Thus far in my life and ministry, God has not spoken to me with such clarity. He hasn’t told me any names of streets I should go to or people I should lay my hands on. So I haven’t had the opportunity to argue with him about the wisdom of his specific plans and purposes. Ananias didn’t put up much of a fight, but it seems he didn’t think it was a good idea to walk into the home where the chief persecutor of Christians was waiting for him. Despite his fear, Ananias was obedient to the Lord. He even called Saul ‘brother’.

This passage talks about names a lot.

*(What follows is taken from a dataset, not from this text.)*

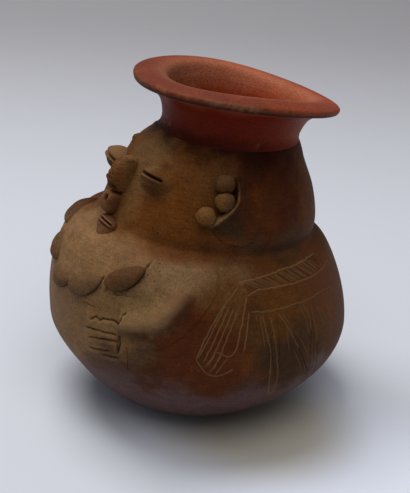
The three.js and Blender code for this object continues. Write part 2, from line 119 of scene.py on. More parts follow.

I count six times from verses 10 to 16, plus another two occurrences of ‘called’ in the sense of naming. Is it intentional, and if so, what is Luke trying to draw our attention to? Surely the weight falls on verses 16-17, where Saul will carry Jesus’ name and suffer for Jesus’ name. If it wasn’t for Ananias’ reference to ‘your name’ in verse 14, we might not be sure that it is the Lord Jesus who he knows is speaking to him; we might assume a more general reference to God. Ananias knows this is Jesus speaking, that those who follow him are his holy saints, and that it was Jesus himself, the risen Lord, who appeared to Saul on the way to Damascus. Back in verse 5, Jesus had identified himself to Saul with the famous words ego eimi, a phrase with redundant verb that suggests Jesus is the personification of the great Lord Yahweh who revealed himself to Moses in Ex 3:14.

We started by contemplating how Ananias felt when Jesus spoke to him. Now let us enter the world of Saul, who has been sitting in the dark eating and drinking nothing for three days. Since his vision of Jesus on the road, he has had another vision of a man called Ananias who will lay hands on him and restore his sight. Whatever else Saul was praying about we don’t know, but we can imagine the somersaults his mind must have been turning as he went through a theological revolution. Suddenly, here is Ananias laying his hands and telling me what only I knew – that Jesus appeared to me on the road. And this Jesus sent this Ananias, and he knows where I am and who I am and what I need. I can see again, and not only with my physical eyes. Life is beginning anew for me. Let me die symbolically through baptism and let me live again. Strengthen me with food and with your word from your disciples.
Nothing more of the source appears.